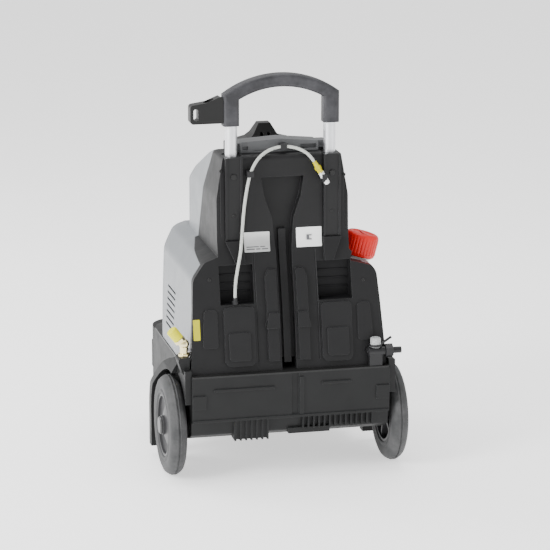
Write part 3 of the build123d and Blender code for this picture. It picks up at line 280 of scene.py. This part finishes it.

---

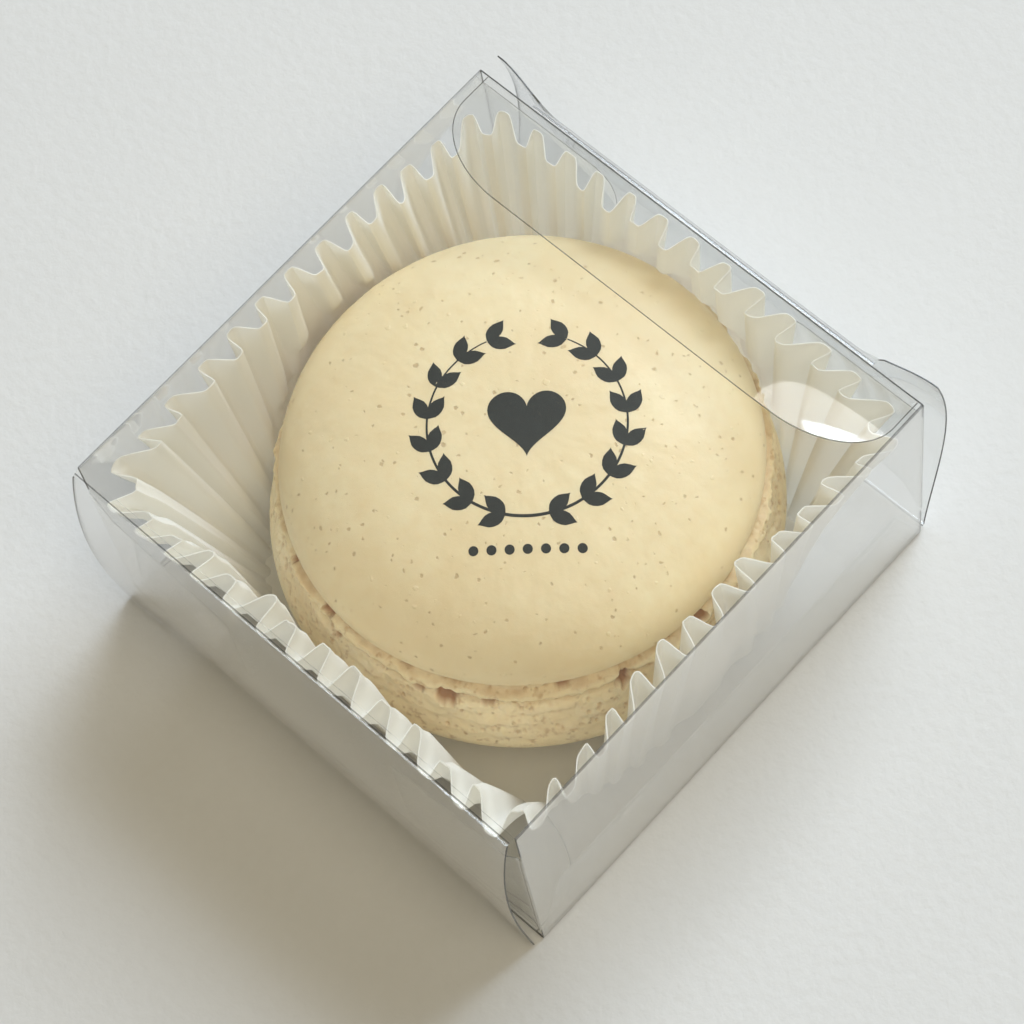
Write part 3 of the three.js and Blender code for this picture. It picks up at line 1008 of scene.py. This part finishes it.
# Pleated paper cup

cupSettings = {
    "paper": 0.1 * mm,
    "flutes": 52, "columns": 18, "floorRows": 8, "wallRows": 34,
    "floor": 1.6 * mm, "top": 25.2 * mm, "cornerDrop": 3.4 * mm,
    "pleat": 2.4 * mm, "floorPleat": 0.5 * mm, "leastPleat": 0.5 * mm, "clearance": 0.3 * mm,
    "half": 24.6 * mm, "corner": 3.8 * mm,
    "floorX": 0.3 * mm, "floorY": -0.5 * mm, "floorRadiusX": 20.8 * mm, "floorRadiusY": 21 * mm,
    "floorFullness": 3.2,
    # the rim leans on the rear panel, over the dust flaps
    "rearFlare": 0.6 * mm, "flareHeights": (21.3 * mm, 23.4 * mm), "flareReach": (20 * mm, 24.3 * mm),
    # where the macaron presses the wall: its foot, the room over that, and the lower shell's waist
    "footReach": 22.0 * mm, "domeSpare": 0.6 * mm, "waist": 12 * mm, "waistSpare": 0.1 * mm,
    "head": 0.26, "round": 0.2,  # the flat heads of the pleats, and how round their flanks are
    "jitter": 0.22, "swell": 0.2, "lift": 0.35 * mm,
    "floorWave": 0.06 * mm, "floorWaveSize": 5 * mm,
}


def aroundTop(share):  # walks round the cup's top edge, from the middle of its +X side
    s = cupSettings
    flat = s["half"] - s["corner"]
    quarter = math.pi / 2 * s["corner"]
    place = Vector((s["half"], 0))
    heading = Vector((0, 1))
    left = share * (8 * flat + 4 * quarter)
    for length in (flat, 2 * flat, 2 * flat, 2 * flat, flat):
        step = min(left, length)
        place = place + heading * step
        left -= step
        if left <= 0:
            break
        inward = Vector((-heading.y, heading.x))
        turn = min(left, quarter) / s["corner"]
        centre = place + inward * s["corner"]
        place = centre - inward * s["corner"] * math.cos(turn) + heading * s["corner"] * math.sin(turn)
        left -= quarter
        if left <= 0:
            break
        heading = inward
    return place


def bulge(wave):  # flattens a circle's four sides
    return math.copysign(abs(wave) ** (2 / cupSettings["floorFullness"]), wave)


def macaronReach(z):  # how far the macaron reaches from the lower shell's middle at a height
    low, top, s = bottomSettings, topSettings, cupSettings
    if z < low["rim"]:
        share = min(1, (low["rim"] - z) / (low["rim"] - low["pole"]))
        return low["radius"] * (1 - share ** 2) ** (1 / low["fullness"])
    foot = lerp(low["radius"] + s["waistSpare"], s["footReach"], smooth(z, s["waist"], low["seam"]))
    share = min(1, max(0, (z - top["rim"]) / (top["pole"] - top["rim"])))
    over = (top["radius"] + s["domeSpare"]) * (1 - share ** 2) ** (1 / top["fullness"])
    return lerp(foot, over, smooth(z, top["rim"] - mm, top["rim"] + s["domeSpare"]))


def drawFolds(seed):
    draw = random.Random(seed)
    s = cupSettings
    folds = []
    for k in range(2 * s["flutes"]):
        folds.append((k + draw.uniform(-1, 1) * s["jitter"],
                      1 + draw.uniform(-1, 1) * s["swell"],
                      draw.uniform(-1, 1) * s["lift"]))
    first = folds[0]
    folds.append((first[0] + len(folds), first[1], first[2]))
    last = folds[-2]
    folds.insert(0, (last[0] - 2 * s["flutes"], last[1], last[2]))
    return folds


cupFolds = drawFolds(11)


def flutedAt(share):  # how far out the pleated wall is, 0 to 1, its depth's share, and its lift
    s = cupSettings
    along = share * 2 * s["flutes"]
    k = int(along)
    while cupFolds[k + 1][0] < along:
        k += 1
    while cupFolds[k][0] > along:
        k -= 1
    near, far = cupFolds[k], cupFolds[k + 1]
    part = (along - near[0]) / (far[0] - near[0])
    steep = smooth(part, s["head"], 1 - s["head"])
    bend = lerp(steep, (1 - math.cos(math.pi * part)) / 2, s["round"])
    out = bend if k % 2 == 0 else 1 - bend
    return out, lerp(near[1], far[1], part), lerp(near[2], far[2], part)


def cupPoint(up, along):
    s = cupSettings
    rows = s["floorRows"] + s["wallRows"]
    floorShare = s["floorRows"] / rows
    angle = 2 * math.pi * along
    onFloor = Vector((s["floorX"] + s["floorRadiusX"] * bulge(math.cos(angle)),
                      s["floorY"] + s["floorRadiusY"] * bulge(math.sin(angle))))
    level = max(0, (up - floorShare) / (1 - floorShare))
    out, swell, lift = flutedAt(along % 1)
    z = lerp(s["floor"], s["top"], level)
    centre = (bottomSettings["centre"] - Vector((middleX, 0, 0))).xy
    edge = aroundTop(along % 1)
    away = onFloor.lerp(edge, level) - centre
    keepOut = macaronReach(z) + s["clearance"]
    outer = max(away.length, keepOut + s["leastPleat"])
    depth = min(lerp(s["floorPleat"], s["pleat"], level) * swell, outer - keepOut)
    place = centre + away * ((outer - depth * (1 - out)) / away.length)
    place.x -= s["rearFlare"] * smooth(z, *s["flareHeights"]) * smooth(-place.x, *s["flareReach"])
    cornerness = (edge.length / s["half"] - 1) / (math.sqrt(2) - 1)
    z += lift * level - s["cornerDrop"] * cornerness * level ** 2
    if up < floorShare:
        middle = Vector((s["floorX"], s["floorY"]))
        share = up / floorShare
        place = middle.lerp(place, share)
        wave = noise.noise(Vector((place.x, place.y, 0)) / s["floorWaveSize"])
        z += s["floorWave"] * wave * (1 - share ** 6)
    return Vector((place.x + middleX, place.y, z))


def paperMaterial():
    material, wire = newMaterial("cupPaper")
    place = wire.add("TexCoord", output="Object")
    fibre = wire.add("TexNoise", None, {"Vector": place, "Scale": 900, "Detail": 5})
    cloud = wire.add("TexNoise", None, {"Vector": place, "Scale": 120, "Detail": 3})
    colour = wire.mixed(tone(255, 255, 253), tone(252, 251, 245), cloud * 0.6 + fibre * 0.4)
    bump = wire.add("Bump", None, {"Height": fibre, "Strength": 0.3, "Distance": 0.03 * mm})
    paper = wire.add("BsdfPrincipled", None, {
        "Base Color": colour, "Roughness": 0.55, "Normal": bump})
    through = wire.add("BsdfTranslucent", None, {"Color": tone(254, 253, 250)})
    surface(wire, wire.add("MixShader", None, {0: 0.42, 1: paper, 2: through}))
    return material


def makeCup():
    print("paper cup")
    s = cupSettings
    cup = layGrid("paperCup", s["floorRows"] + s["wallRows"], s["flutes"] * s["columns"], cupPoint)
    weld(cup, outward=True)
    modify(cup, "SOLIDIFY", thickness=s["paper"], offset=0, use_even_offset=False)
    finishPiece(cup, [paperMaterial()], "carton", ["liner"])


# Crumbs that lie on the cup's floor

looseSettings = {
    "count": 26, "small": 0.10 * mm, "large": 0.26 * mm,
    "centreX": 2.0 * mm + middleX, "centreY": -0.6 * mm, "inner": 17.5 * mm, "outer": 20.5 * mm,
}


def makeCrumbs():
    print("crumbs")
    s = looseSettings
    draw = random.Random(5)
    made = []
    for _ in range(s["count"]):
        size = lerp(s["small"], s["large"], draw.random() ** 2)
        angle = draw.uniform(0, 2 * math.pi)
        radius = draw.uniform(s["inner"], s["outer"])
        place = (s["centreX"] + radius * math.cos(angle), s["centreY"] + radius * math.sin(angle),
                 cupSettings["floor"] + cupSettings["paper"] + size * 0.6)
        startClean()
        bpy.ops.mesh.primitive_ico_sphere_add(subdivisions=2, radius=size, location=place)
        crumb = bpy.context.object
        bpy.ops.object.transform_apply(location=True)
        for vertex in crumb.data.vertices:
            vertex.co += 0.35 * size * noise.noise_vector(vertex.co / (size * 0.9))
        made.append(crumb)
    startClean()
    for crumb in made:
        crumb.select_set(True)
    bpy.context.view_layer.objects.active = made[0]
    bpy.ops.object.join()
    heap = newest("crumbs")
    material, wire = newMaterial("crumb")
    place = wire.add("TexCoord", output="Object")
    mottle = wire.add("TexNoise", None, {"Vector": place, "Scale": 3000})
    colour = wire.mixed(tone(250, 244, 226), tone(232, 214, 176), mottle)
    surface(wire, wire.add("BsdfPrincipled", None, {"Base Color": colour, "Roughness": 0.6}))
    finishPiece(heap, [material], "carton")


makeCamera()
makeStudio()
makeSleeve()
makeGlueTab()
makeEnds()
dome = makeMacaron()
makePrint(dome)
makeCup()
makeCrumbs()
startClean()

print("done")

* * *

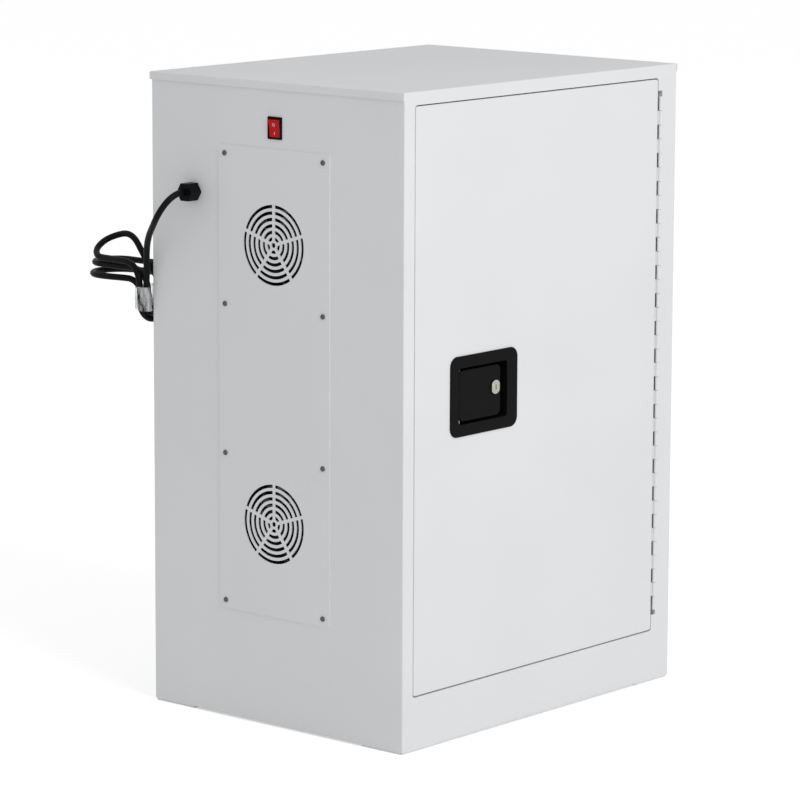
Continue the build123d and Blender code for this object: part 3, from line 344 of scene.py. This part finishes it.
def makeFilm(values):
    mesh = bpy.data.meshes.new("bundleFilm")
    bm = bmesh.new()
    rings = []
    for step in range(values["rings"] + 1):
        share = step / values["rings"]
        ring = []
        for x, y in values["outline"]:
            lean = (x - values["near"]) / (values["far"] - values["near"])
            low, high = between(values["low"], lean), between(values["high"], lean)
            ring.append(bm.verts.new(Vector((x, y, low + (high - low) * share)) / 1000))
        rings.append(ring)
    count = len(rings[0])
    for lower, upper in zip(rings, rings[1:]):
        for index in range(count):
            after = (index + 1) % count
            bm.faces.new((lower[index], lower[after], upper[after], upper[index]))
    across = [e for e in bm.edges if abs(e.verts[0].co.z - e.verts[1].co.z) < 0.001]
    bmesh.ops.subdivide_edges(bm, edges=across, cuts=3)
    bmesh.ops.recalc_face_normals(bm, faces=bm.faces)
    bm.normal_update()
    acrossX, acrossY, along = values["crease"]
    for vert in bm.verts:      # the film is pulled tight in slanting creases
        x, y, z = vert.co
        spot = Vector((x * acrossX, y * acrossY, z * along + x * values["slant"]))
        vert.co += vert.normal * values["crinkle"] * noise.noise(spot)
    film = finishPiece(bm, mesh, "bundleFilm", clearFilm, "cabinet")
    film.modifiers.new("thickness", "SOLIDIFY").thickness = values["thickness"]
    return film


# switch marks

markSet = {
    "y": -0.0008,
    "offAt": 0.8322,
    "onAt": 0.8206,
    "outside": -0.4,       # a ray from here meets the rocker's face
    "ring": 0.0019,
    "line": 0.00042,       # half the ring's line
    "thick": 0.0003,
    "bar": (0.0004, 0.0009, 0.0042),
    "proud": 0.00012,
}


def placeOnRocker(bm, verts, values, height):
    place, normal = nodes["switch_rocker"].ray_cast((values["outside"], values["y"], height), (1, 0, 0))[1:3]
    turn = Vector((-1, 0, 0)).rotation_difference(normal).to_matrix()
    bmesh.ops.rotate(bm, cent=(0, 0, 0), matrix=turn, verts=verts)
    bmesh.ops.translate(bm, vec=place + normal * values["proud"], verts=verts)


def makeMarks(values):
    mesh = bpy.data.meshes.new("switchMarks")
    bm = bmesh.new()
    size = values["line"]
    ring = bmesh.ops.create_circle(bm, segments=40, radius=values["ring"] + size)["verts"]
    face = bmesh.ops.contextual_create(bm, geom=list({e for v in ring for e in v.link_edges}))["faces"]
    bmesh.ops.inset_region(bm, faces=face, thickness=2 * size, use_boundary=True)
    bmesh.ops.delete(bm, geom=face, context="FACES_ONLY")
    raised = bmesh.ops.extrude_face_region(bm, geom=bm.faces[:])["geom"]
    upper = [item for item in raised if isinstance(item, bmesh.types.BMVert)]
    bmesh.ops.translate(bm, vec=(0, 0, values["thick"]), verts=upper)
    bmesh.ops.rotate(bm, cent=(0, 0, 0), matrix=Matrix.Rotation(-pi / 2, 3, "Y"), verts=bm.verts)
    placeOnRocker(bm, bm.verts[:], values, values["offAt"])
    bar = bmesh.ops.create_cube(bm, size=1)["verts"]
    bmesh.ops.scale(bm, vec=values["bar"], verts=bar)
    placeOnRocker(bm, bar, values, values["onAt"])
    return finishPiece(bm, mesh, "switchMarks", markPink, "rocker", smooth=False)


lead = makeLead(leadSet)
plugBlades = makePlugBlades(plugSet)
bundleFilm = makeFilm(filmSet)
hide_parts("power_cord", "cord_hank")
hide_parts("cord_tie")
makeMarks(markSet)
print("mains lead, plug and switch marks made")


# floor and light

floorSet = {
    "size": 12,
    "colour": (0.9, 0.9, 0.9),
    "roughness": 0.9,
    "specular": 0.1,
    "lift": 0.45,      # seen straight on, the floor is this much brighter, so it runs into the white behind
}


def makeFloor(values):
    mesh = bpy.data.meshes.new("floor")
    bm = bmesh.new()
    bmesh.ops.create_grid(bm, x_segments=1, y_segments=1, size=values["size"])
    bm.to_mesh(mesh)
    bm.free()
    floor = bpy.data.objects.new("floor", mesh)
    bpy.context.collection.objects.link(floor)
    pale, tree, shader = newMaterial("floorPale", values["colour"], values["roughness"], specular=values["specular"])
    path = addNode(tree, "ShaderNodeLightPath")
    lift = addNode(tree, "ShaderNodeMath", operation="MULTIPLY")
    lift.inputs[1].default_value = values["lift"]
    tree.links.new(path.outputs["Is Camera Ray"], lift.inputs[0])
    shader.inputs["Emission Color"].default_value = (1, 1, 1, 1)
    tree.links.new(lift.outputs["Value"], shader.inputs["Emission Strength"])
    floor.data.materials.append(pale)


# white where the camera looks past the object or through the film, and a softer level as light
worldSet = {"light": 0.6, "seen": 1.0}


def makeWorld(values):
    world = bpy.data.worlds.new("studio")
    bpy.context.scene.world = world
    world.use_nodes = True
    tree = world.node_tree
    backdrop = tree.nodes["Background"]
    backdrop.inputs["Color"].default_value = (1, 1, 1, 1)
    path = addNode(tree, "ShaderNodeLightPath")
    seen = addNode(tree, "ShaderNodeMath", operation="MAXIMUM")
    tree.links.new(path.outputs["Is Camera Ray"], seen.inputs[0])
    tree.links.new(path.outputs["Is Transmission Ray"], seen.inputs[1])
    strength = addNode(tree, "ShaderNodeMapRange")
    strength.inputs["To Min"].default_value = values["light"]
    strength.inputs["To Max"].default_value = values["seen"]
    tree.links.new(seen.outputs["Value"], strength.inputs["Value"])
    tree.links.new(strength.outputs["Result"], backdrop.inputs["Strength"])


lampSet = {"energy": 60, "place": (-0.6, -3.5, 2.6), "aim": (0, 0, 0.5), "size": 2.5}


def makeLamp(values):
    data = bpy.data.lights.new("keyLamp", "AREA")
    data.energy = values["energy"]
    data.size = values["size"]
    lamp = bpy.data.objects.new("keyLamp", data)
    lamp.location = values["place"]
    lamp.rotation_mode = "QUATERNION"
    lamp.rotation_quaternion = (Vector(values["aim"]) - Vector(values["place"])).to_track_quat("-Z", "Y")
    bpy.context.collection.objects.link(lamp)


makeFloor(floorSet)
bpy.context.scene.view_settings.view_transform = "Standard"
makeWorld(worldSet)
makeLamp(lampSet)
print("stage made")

■ TASK PROMPT:
Your task is to reproduce exactly the lines beginning at the line containing "Write part 3 of the three.js" and ending at the line containing "# Pleated paper cup", inclusive.

■ ANSWER TO THE PROBLEM:
Write part 3 of the three.js and Blender code for this picture. It picks up at line 1008 of scene.py. This part finishes it.
# Pleated paper cup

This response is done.